Seismic data is also used to guide the drilling process, for example to aid identification of potential high-pressure zones. However, seismic signal velocities are poorly correlated with high-pressure zones, and seismic data resolution is far below that needed to make decisions during drilling. Increased seismic data resolution can be achieved by employing Vertical Seismic Profiling (VSP). In VSP, geophones are lowered into the borehole so that the precise depth of the geophone is known and only the one way seismic travel times need to be measured. A major disadvantage of VSP, however, is that the drill string must be removed for VSP measurements. VSP data is therefore by necessity only taken over limited intervals.

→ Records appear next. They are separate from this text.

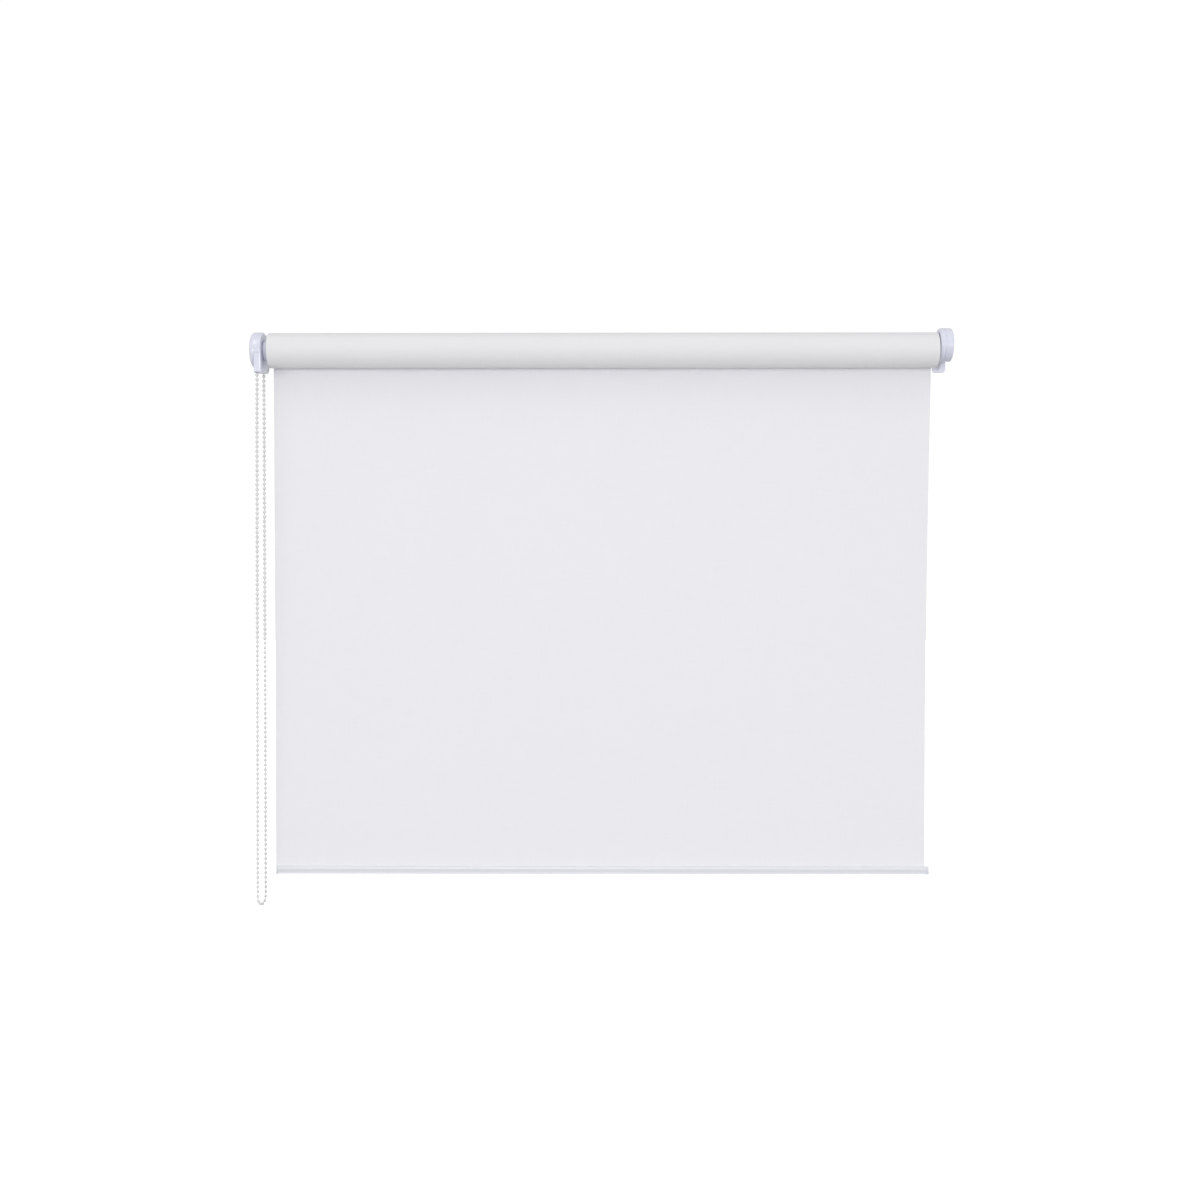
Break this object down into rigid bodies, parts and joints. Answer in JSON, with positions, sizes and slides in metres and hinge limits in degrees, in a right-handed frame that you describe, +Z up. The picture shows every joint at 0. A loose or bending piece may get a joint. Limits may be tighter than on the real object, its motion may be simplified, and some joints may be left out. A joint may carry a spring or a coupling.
{
  "type": "roller blind",
  "caption": "Chain-operated window roller blind: a cloth roll between two wall brackets, with a hanging cloth panel, a bottom rail and a beaded control loop on the left.",
  "frame": {"origin": "middle of the four wall screw holes on the wall plane, level with the roller's axis", "axes": "+X along the roller to the right as seen from the room, +Y into the wall, +Z up"},
  "size_m": [0.8874, 0.053, 0.7338],
  "materials": {
    "cloth": "closely woven white polyester with a matt coating",
    "white_plastic": "moulded, slightly cool white, half gloss",
    "grey_plastic": "moulded inner piece",
    "chain_plastic": "moulded white beads on a polyester thread",
    "white_metal": "white powder coat on folded steel",
    "rail_metal": "white powder coat on an aluminium extrusion",
    "tube_metal": "mill finish",
    "steel": "zinc plated",
    "tape": "double-sided adhesive strip"
  },
  "bodies": {
    "root": {"left_bracket": "white_metal", "clutch_hub": "white_plastic", "hub_screw": "steel", "hub_clip": "steel", "chain_cover": "white_plastic", "chain_guard": "white_plastic", "chain_wrap": "chain_plastic", "chain": "chain_plastic", "fabric_panel": "cloth", "pin_bush": "white_plastic", "right_bracket": "white_metal", "right_cover": "white_plastic"},
    "roller": {"chain_wheel": "white_plastic", "brake_spring_outer": "steel", "brake_spring_inner": "steel", "drive_sleeve": "grey_plastic", "tube": "tube_metal", "fabric_tape": "tape", "fabric_roll": "cloth", "end_plug": "grey_plastic", "spring_seat": "grey_plastic", "pin_spring": "steel"},
    "pin": {"idle_pin": "steel"},
    "rail": {"bottom_rail": "rail_metal", "hem_spline": "white_plastic", "rail_cap_left": "white_plastic", "rail_cap_right": "white_plastic"}
  },
  "joints": [
    {"name": "roller_spin", "type": "hinge", "parent": "root", "child": "roller", "pos_m": [0, -0.03, 0], "axis": [1, 0, 0], "range_deg": [0, 1591.58], "deforming": ["chain_wrap"]},
    {"name": "rail_lift", "type": "slide", "parent": "root", "child": "rail", "axis": [0, 0, 1], "range_m": [0, 0.6227], "deforming": ["fabric_panel"]},
    {"name": "idle_pin_slide", "type": "slide", "parent": "roller", "child": "pin", "axis": [1, 0, 0], "range_m": [-0.008, 0], "stiffness_N_per_m": 900, "springref_m": 0.006, "deforming": ["pin_spring"]}
  ],
  "couplings": [
    {"joint": "rail_lift", "follows": "roller_spin", "m_per_rad": 0.0224}
  ]
}
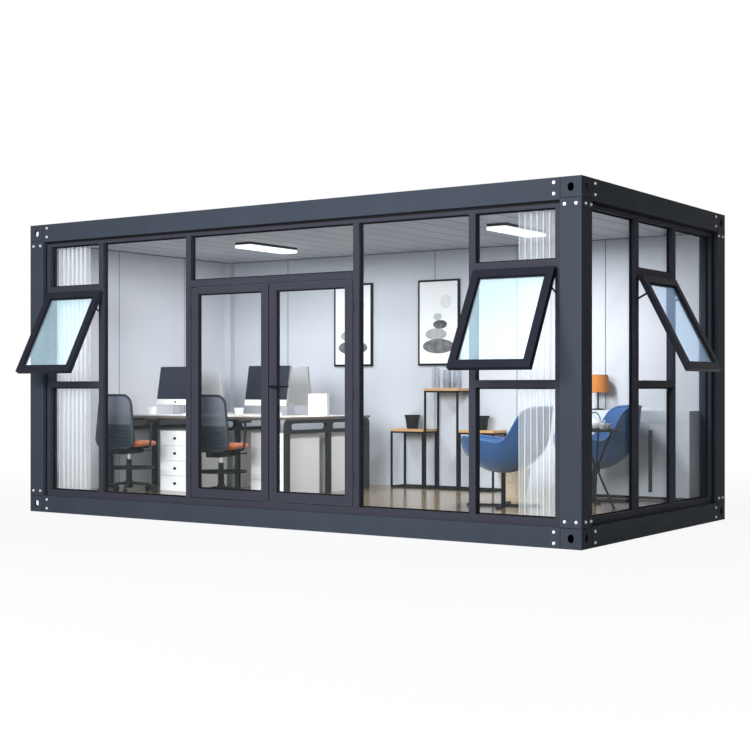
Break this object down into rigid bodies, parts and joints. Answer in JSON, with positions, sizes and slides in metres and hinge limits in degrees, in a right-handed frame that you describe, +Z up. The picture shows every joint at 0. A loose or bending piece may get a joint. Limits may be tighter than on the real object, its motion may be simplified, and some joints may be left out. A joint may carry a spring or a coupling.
{
  "type": "container office cabin",
  "caption": "Flat-pack container office cabin with a glazed front and end, a double door that opens outwards, top-hung sashes fixed open, and desks, chairs and shelves inside.",
  "frame": {"origin": "on the ground, at the centre of the rectangle between the four base casting holes", "axes": "+X along the cabin's length towards the glazed end, +Y towards the closed back wall, +Z up"},
  "size_m": [6.3577, 3.4077, 2.8],
  "materials": {
    "steel_paint": "satin powder coat, dark slate grey",
    "frame_paint": "satin powder-coated aluminium",
    "sash_paint": "satin powder coat, near black",
    "galvanised": "zinc-coated sheet",
    "clear_glass": "clear",
    "sash_glass": "pale blue tint",
    "wall_panel": "matt coated sandwich panel",
    "ceiling_panel": "matt planks",
    "floor_tile": "polished tile",
    "light_body": "satin",
    "black_metal": "satin",
    "desk_metal": "satin",
    "white_lacquer": "satin",
    "oak": "light oak veneer",
    "desk_wood": "oiled veneer",
    "screen": "gloss",
    "sheer_cloth": "sheer voile",
    "orange_cloth": "woven upholstery",
    "mesh_back": "mesh and moulded frame",
    "blue_cloth": "felt upholstery",
    "black_plastic": "matt",
    "picture": "black frame, pale print",
    "lamp_shade": "linen",
    "glazed_white": "glazed",
    "stone_pot": "rough"
  },
  "bodies": {
    "cabin": {"base_beams": "steel_paint", "roof_beams": "steel_paint", "corner_posts": "steel_paint", "base_castings": "steel_paint", "roof_castings": "steel_paint", "floor_joists": "galvanised", "floor_deck": "floor_tile", "roof_purlins": "galvanised", "roof_deck": "galvanised", "ceiling": "ceiling_panel", "back_wall_panels": "wall_panel", "left_wall_panels": "wall_panel", "corner_liner": "wall_panel", "front_rails": "frame_paint", "front_mullions": "frame_paint", "front_panes": "clear_glass", "end_rails": "frame_paint", "end_mullions": "frame_paint", "end_panes": "clear_glass", "sash_frames": "sash_paint", "sash_panes": "sash_glass", "sash_stays": "black_metal", "door_frame_hinges": "frame_paint", "ceiling_lights": "light_body", "curtain_rails": "white_lacquer", "curtain_left": "sheer_cloth", "curtain_right": "sheer_cloth", "desk_tops": "desk_wood", "desk_frames": "desk_metal", "pedestals": "white_lacquer", "monitors": "screen", "desk_planters": "glazed_white", "chair_bases": "black_plastic", "console_frames": "black_metal", "console_tops": "oak", "pictures": "picture", "lounge_shells": "blue_cloth", "lounge_bases": "black_metal", "side_table": "black_metal", "table_lamp": "lamp_shade", "planter_cabinet": "white_lacquer", "floor_pot": "stone_pot"},
    "door_left": {"door_leaf_left": "frame_paint", "door_pane_left": "clear_glass", "door_hinges_left": "frame_paint"},
    "door_right": {"door_leaf_right": "frame_paint", "door_pane_right": "clear_glass", "door_hinges_right": "frame_paint"},
    "door_lever": {"door_lever": "black_metal"},
    "chair_left": {"chair_seat_left": "orange_cloth", "chair_back_left": "mesh_back"},
    "chair_right": {"chair_seat_right": "orange_cloth", "chair_back_right": "mesh_back"}
  },
  "joints": [
    {"name": "door_left_hinge", "type": "hinge", "parent": "cabin", "child": "door_left", "pos_m": [-0.923, -1.4678, 1.17], "axis": [0, 0, -1], "range_deg": [0, 90]},
    {"name": "door_right_hinge", "type": "hinge", "parent": "cabin", "child": "door_right", "pos_m": [0.867, -1.4678, 1.17], "axis": [0, 0, 1], "range_deg": [0, 90]},
    {"name": "lever_turn", "type": "hinge", "parent": "door_right", "child": "door_lever", "pos_m": [0.017, -1.435, 1.222], "axis": [0, 1, 0], "range_deg": [0, 40], "stiffness_Nm_per_rad": 1.5, "springref_deg": -28.65},
    {"name": "chair_left_swivel", "type": "hinge", "parent": "cabin", "child": "chair_left", "pos_m": [-2.18, -0.95, 0.6], "axis": [0, 0, 1], "continuous": true},
    {"name": "chair_right_swivel", "type": "hinge", "parent": "cabin", "child": "chair_right", "pos_m": [-1, -0.95, 0.6], "axis": [0, 0, 1], "continuous": true}
  ]
}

A method and apparatus is desired which will facilitate accurate estimation of the pore pressure in rock formations before such formations have been penetrated by a drilling assembly. Preferably, this method and apparatus should not require withdrawal of the entire drill string from the borehole each time measurement data is to be acquired, and should preferably allow generally continuous, if so desired, estimation of pore pressures in the formations directly ahead of the drilling assembly. The present invention addresses these objectives.